Pendant ma préadolescence, je lisais du Stephen King, Dean Koontz, Peter Straub, des maîtres de l’horreur et du fantastique, mais sans jamais penser que l’écriture serait quelque chose qui m’intéresserait. Ces univers ont nourri mon subconscient. J’imagine qu’aujourd’hui, lorsque j’ai des histoires qui me viennent à l’esprit, ce sont ces thèmes qui meublent mon imaginaire et qui refont surface. Je pense que, dans la création, il y a une dimension exutoire qui permet d’évacuer la noirceur que l’on a en soi.

François Lévesque, Une mort comme rivière, Alire, 376 p.

Les carnets de Francis, une trilogie sombre

Cette série met en scène l’évolution de Francis.
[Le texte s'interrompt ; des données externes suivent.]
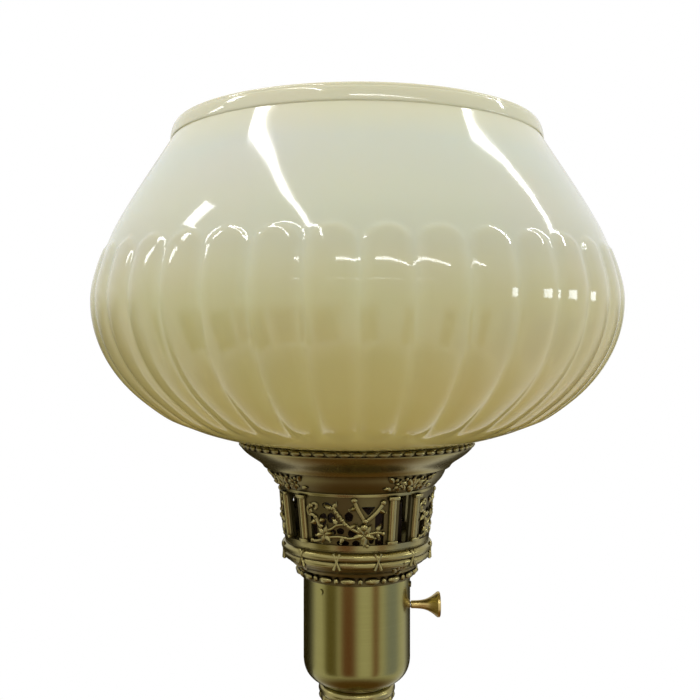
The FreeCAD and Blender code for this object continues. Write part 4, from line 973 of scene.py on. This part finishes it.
def card_cloth(name, code, edge, strength=1.0, round_card=False):
    """What a screen is covered with: a plain colour that runs out softly, over an edge's share
    of the card, into the white of the room."""
    material = bare(bpy.data.materials.new(name + "_cloth"))
    where = add(material, "TexCoord").outputs["Generated"]
    off = add(material, "Mapping", {"Vector": where, "Location": (-1, -1, -1), "Scale": (2, 2, 2)})
    axes = add(material, "SeparateXYZ", {0: off.outputs[0]})
    if round_card:
        flat = add(material, "CombineXYZ", {"X": axes.outputs["X"], "Y": axes.outputs["Y"]})
        far = add(material, "VectorMath", {0: flat.outputs[0]}, operation="LENGTH")
        offs = [(far.outputs["Value"], edge)]
    else:
        offs = [(add(material, "Math", {0: axes.outputs[axis]}, operation="ABSOLUTE").outputs[0],
                 share) for axis, share in (("X", edge), ("Z", 0.5))]
    fades = [add(material, "MapRange", {"Value": far, "From Min": 1 - share, "From Max": 1.0},
                 interpolation_type="SMOOTHSTEP").outputs[0] for far, share in offs]
    fade = add(material, "Math", {0: fades[0], 1: fades[-1]}, operation="MAXIMUM")
    white = [1 / strength] * 3 + [1]
    colour = add(material, "Mix", {0: fade.outputs[0], 6: linear(code), 7: white},
                 data_type="RGBA")
    glow = add(material, "Emission", {"Color": colour.outputs[2], "Strength": strength})
    add(material, "OutputMaterial", {"Surface": glow.outputs[0]})
    return material


def only_mirrored(card, material):
    """Keeps a card out of everything but what metal and glass mirror."""
    card.data.materials.append(material)
    for ray in ("camera", "diffuse", "transmission", "volume_scatter", "shadow"):
        setattr(card, "visible_" + ray, False)


def screen(name, bearing, width, low, high, code, edge=0.6, strength=1.0, distance=1.5):
    """An upright screen at a bearing from the front, as wide as an angle."""
    card = started(bpy.ops.mesh.primitive_plane_add, size=1)
    card.scale = (2 * distance * math.tan(math.radians(width) / 2), high - low, 1)
    card.rotation_euler = (math.pi / 2, 0, 0)
    card.location = (0, -distance, (low + high) / 2)
    place(card, name)
    only_mirrored(card, card_cloth(name, code, edge, strength))
    card.rotation_euler = (0, 0, math.radians(bearing))


def low_screen():
    """The brown carpet round the lamp's foot, as the flare and the cup mirror it from above."""
    card = started(bpy.ops.mesh.primitive_circle_add, vertices=96, radius=1, fill_type="NGON")
    card.scale = (2.0, 2.2, 1)
    card.location = (0, -0.3, 4 * MM)
    place(card, "low_screen")
    only_mirrored(card, card_cloth("low_screen", "#7c5a2c", 0.7, round_card=True))


def camera():
    """An eye close to the lamp's head, level with the bowl."""
    eye = bpy.data.cameras.new("eye")
    holder = bpy.data.objects.new("eye", eye)
    bpy.context.collection.objects.link(holder)
    holder.location = (EYE_ASIDE, -EYE_DISTANCE, EYE_HEIGHT)
    holder.rotation_euler = (EYE_TILT, 0, 0)
    eye.angle = EYE_ANGLE
    eye.clip_start = 10 * MM
    bpy.context.scene.camera = holder


def studio():
    """The room round the lamp: what lights it, and what its glass and metal mirror."""
    white_room()
    pale_floor()
    soft = area_light("soft_overhead", (0, -0.4, 3.2), (2.4, 2.4), 0.40)
    soft.visible_glossy = False
    # The left and right tubes are each in three lengths, which bend a little; the others lie
    # across the room.
    tubes = [("left_near", (-0.67, 0.05), (-0.54, -0.20), 0.042, 24),
             ("left_middle", (-0.54, -0.20), (-0.46, -0.50), 0.04, 24),
             ("left_far", (-0.46, -0.50), (-0.46, -1.10), 0.04, 24),
             ("right_near", (0.71, 0.07), (0.95, 0.26), 0.045, 20),
             ("right_middle", (0.95, 0.26), (1.20, 0.36), 0.055, 20),
             ("right_far", (1.20, 0.36), (2.05, 0.28), 0.07, 20),
             ("side", (-1.62, -0.12), (-1.05, -0.09), 0.19, 10),
             ("far_side", (-2.0, -0.05), (-2.6, 0.40), 0.15, 8),
             ("front", (-0.15, -1.68), (1.50, -1.62), 0.085, 17),
             ("distant", (-0.9, -3.9), (2.2, -3.9), 0.12, 5)]
    for name, start, end, width, glow in tubes:
        tube_light(name + "_tube", (*start, CEILING), (*end, CEILING), width, glow)
    area_light("window", (2.49, -0.17, 1.65), (0.75, 0.26), 7,
               (math.pi / 2, 0, math.radians(86)), (0.88, 0.94, 1.0))
    # Furnishings round the room, as bands of colour on the cup.
    screen("red_brown_screen", -18, 52, 0.2, 1.4, "#8a4a20", 0.75)
    screen("olive_screen", -57, 42, 0.2, 1.4, "#7f7234", 0.6)
    screen("tan_screen", 40, 24, 0.2, 1.4, "#9c6440", 0.75)
    screen("pale_screen", 80, 58, 0.2, 1.4, "#bcc6ee", 0.8)
    screen("dark_screen", -168, 144, -0.6, 1.8, "#30280f", 0.75)
    screen("back_screen", 180, 66, 1.18, 2.2, "#a9a68c", 0.9)
    low_screen()


camera()
studio()
finish_cad_nodes()
dress(glass_shade(), "shade", "custard_glass", "glass_shade")
dress(flared_holder(), "root", "antique_brass", "shade_holder")
dress(pierced_gallery(), "root", "antique_brass", "gallery_drum")
dress(gallery_fitter(), "root", "antique_brass", "gallery_base")
dress(lobed_ring(), "root", "antique_brass", "neck_ring")
dress(lobed_knop(), "root", "antique_brass", "middle_knop")
dress(lobed_vase(), "root", "antique_brass", "lower_vase")
dress(beaded_foot(), "root", "antique_brass", "base_foot_ring")

bpy.context.scene.view_settings.view_transform = "Standard"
Enfant dans le premier tome Un automne écarlate, Francis est un mordu de films d’horreur. Les monstres qui peuplent ses films envahissent la réalité de sa petite ville, St-Clovis. Adolescent dans le second tome, Les visages de la vengeance, Francis sort de l’hôpital psychiatrique où il a passé les sept années qui se sont écoulées depuis les drames de sa petite ville. Il devra affronter les fantômes de son enfance et ses anciens tortionnaires. Dans Une mort comme rivière, qui boucle la trilogie, Francis replonge dans son passé en retrouvant des écrits rédigés par sa tante. Il essaie d’exorciser pour de bon les horreurs de son ancienne vie.